6 LES FEMMES À LA FIN DU XXE SIÈCLE
Depuis la deuxième moitié du XXe siècle, les conditions de vie de la femme se sont grandement améliorées : un travail ménager facilité par l’introduction des appareils électroménagers, lorsqu’il n’est pas partagé avec le conjoint ; des formes de travail à temps partiel ou des congés de maternité qui permettent de concilier vies professionnelle et familiale ; une maternité maîtrisée avec le développement de moyens contraceptifs sûrs (la pilule contraceptive) et le droit à l’avortement (loi du 17 janvier 1975 pour la France) ; un partage de l’autorité parentale (loi française du 4 juin 1970) ; des procédures de divorce simplifiées (loi du 11 juillet 1975).
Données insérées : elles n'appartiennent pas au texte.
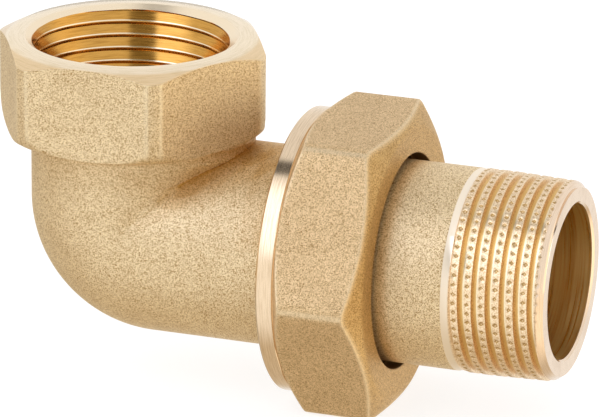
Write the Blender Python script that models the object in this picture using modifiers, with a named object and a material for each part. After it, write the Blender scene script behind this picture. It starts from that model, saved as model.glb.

Avec les années soixante, les revendications féministes se font beaucoup plus puissantes en Europe, grâce à la paix fermement établie, à la prospérité économique et aux découvertes technologiques. En France, le Mouvement de libération des femmes (MLF) est créé en 1970. Puis l’année 1975 est déclarée « année de la femme », et la date du 8 mars « journée internationale de la Femme » par l’Organisation des Nations unies (ONU). Aujourd’hui, les combats pour l’émancipation des femmes se poursuivent, suscitant toujours dans l’opinion publique et dans la classe politique (encore profondément masculine) de vifs débats, comme la féminisation de certains mots ou la loi sur la parité, promulguée le 6 juin 2000, qui vise à corriger la sous-représentation des femmes en politique.